Чугунов решительно заявил, что немцы должны честным трудом и содействием в полном искоренении фашизма восстановить доверие к своей нации.
— А насчет Сибири не беспокойтесь — путь туда для вас закрыт, — сказал капитан и, подумав, добавил: — Разве что на экскурсию когда-нибудь приедете.
Девочка большими круглыми глазами жадно глядела на бойца, достающего из вещмешка хлеб и сало.
— Что, есть хочешь? На, бери… Не понимаешь? — спросил он, протягивая ей кусок хлеба с салом.
Дрожащими руками она взяла еду. Разделила хлеб на три части. Одну отдала старику.
Осматривая повозку, Федор Аниканов заглянул за полог. Там сидело несколько женщин. Увидев его, они вскрикнули.
— Да не бойтесь, — ободряюще проговорил он. Женщины переглянулись.
— Тоже, наверное, есть хотят, — проговорил Чугунов. — А ну-ка, Софроныч, дай им русских щей — пусть попробуют!
— Вроде бы не за что, — ворчал повар, но все же наполнил несколько котелков.
Женщины осмелели. Достав из чемоданов ложки, маленькие салфетки, они слезли с фургона. Осторожно начали есть. Опустошив котелки, они вспомнили, что в фургоне осталась больная. Ей помогли спуститься на землю. Тяжело дыша, женщина села на траву.
Конечно, каждая из этих женщин провожала воевать против нашего народа кого-нибудь из своих близких — мужа, брата, сына. Знают ли они, какое несчастье причинили гитлеровцы советским людям, знают ли, как зверствовали фашисты на нашей земле? Многое, очень многое могли бы сказать этим женщинам наши воины. Но нужно ли это говорить? Поймут ли их слова перепуганные женщины?.. Аниканов поправил на груди автомат и отошел в сторону. Отошли и другие бойцы.
…Юго-восточнее Берлина в крепких тисках оказалась большая группировка немецко-фашистских войск. Вот уже несколько суток части нашей армии вели бои по ее уничтожению. Враг дрался упорно, хотя в его рядах едва ли кто-нибудь строил иллюзии относительно исхода войны.

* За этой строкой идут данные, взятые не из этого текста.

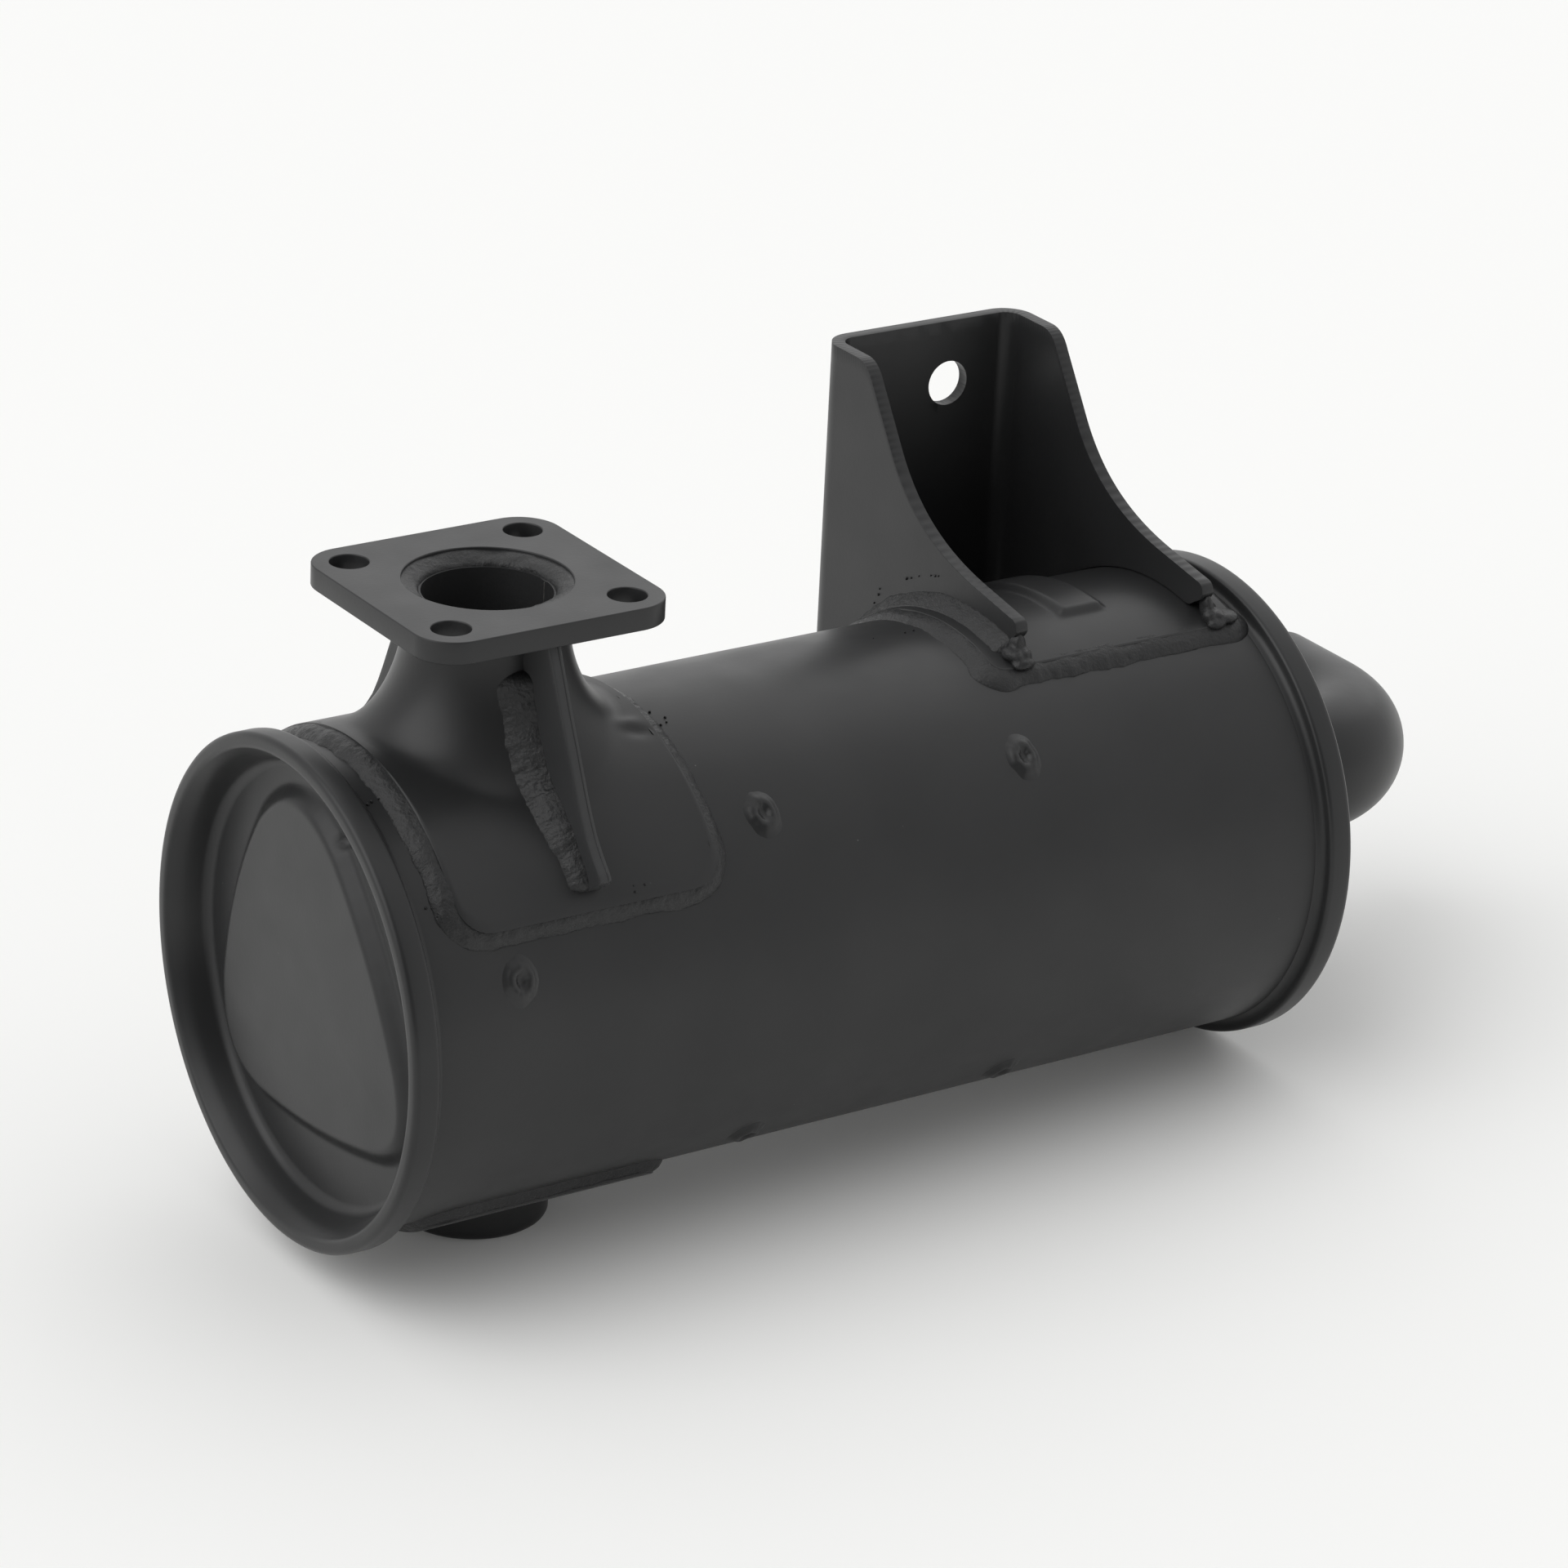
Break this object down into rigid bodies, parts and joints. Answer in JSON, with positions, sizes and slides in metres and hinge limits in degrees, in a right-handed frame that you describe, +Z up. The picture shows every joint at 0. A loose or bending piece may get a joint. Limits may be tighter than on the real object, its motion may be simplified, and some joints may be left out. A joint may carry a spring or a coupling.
{
  "type": "engine exhaust silencer",
  "caption": "Welded black drum silencer with a square bolted inlet flange on a flared, gusseted neck, a folded hanger bracket and a turned-out tail pipe.",
  "frame": {"origin": "middle of the bottom of the part's bounding box, level with the flat foot under the inlet", "axes": "+X along the drum toward the tail pipe, +Y toward the back where the hanger bracket and the pipe mouth are, +Z up through the inlet flange"},
  "size_m": [0.4066, 0.1582, 0.214],
  "materials": {
    "black_paint": "satin heat-resistant black paint on sheet steel",
    "weld_paint": "the same black paint over rough weld beads",
    "inner_steel": "bare mild steel inside the drum"
  },
  "bodies": {
    "root": {"shell": "black_paint", "front_end_cap": "black_paint", "rear_end_cap": "black_paint", "inlet_flange": "black_paint", "inlet_tube": "inner_steel", "flange_weld": "weld_paint", "inlet_saddle": "black_paint", "saddle_weld": "weld_paint", "gusset_front": "black_paint", "gusset_rear": "black_paint", "gusset_weld_front_left": "weld_paint", "gusset_weld_front_right": "weld_paint", "gusset_weld_rear_left": "weld_paint", "gusset_weld_rear_right": "weld_paint", "bottom_plate": "black_paint", "bottom_plate_weld": "weld_paint", "foot_cap": "black_paint", "bracket_doubler": "black_paint", "doubler_weld": "weld_paint", "mounting_bracket": "black_paint", "bracket_weld_left": "weld_paint", "bracket_weld_right": "weld_paint", "bracket_nose_weld_left": "weld_paint", "bracket_nose_weld_right": "weld_paint", "baffle_inlet": "inner_steel", "baffle_front": "inner_steel", "baffle_rear": "inner_steel", "crossover_tube_front": "inner_steel", "crossover_tube_rear": "inner_steel", "tail_pipe": "black_paint", "tail_pipe_weld": "weld_paint", "plug_weld_inlet_front": "weld_paint", "plug_weld_inlet_rear": "weld_paint", "plug_weld_front_a": "weld_paint", "plug_weld_front_b": "weld_paint", "plug_weld_front_c": "weld_paint", "plug_weld_front_d": "weld_paint", "plug_weld_rear_a": "weld_paint", "plug_weld_rear_b": "weld_paint", "plug_weld_rear_c": "weld_paint"}
  },
  "joints": []
}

Взятый в плен немецкий солдат Беренбад показал, что воля к сопротивлению у основной массы солдат сломлена, только эсэсовцы, угрожая расстрелом, заставляют удерживать занимаемые рубежи. В найденном дневнике немецкого лейтенанта мы прочитали: «Даже офицеры уже открыто говорят, что лишь чудо может спасти нас от катастрофы. Но разве катастрофа не является уже фактом?» В эти дни нашими разведчиками был перехвачен приказ командиру отдельной немецкой бригады штурмовых орудий. Он гласил: «Если пехота будет отступать, стреляйте по ней осколочными снарядами».
Деморализованный и потерявший всякую надежду вырваться из котла, противник к полудню 29 апреля начал группами сдаваться в плен. Сжимая кольцо окружения, наша дивизия вышла на рубеж Гросс Мюле — Херисдорф, тем самым закончив совместно с другими частями разгром крупной группировки врага. 30 апреля дивизией было взято 106 орудий разных калибров, более полутора тысяч винтовок и автоматов, около десяти тысяч снарядов и мин, свыше тысячи автомашин с военным имуществом, пленено около двух тысяч солдат и офицеров.